On Thu, Jul 4, 2019 at 5:06 AM Anastasia Lubennikova
<a(dot)lubennikova(at)postgrespro(dot)ru> wrote:
> i - number of distinct values in the index.
> So i=1 means that all rows have the same key,
> and i=10000000 means that all keys are different.
>
> i / old size (MB) / new size (MB)
> 1 215 88
> 1000 215 90
> 100000 215 71
> 10000000 214 214
>
> For more, see the attached diagram with test results.
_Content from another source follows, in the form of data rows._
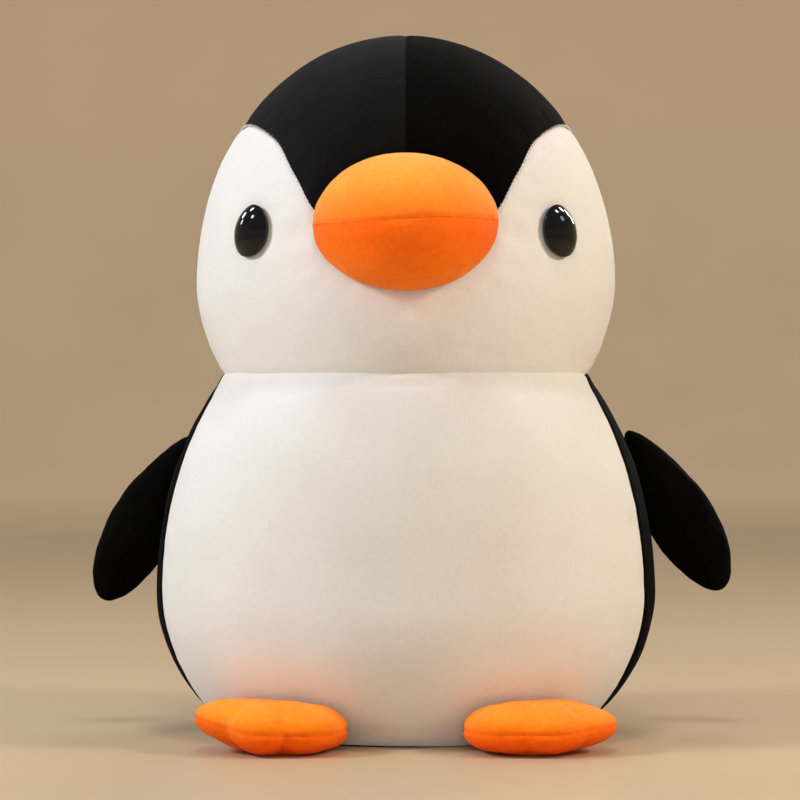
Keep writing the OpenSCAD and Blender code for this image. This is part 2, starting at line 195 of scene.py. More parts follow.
# ---- Seams: where the fabric is drawn in ----
class Seam:
    """A sewn line: points along it in mm, how deep and wide its groove is, and how much it puckers."""

    def __init__(self, points, depth=1.6, width=2.6, pucker=0.5, pitch=6.0, reach=7.0, seed=1):
        raw = np.asarray(points, float)
        run = run_of(raw)
        self.run = np.arange(0, run[-1], 0.4)
        self.points = np.stack([np.interp(self.run, run, raw[:, k]) for k in range(3)], -1)
        self.tree = kdtree.KDTree(len(self.points))
        for i, p in enumerate(self.points):
            self.tree.insert(p, i)
        self.tree.balance()
        self.depth, self.width, self.pucker = depth, width, pucker
        self.pitch, self.reach, self.seed = pitch, reach, seed

    def sink(self, points):
        """How far each point is drawn in, in mm."""
        found = [self.tree.find(p) for p in points]
        d = np.array([f[2] for f in found])
        s = self.run[[f[1] for f in found]]
        near = d < 6 * self.reach
        out = self.depth * np.exp(-((d / self.width) ** 2))
        out = out + 0.35 * self.depth * np.exp(-d / (2.2 * self.width))
        fold = np.zeros(len(d))
        fold[near] = 0.5 + 0.5 * wobble(s[near] / self.pitch, self.seed)
        fine = np.zeros(len(d))
        fine[near] = 0.5 + 0.5 * wobble(s[near] / (0.37 * self.pitch), self.seed + 9)
        out += self.pucker * np.exp(-d / self.reach) * (0.7 * fold + 0.3 * fine)
        return out


def grid_faces(rows, cols, closed=False):
    i, j = np.meshgrid(np.arange(rows - 1), np.arange(cols if closed else cols - 1), indexing="ij")
    a, b = i * cols + j, i * cols + (j + 1) % cols
    return np.stack([a, b, b + cols, a + cols], -1).reshape(-1, 4)


def fan_faces(rows, cols):
    """Faces through closed rings, and a fan that joins the first ring to one more point in its middle."""
    fan = [(rows * cols, j, (j + 1) % cols) for j in range(cols)]
    return [tuple(f) for f in grid_faces(rows, cols, True)] + fan


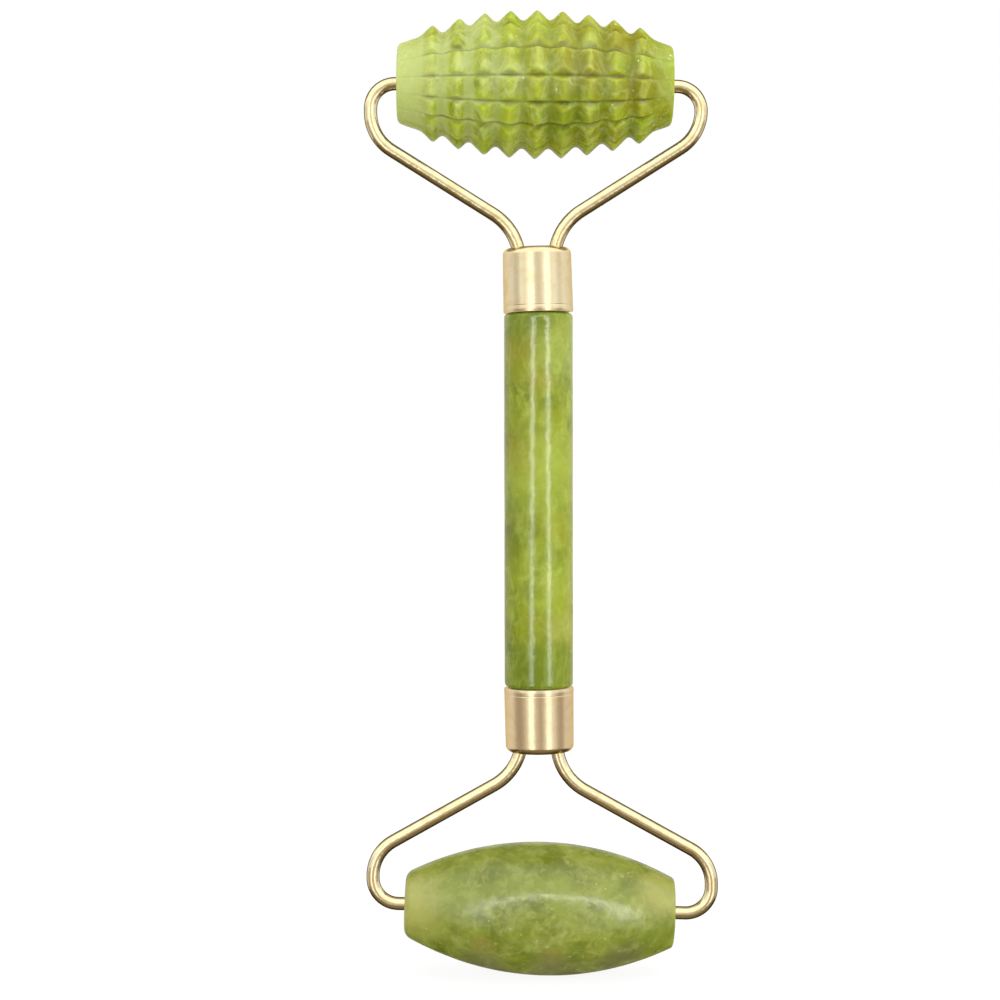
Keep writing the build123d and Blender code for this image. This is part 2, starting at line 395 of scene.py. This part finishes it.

I tried this on my own "UK land registry" test data [1], which was
originally used for the v12 nbtree work. My test case has a low
cardinality, multi-column text index. I chose this test case because
it was convenient for me.

On v12/master, the index is 1100MB. Whereas with your patch, it ends
up being 196MB -- over 5.5x smaller!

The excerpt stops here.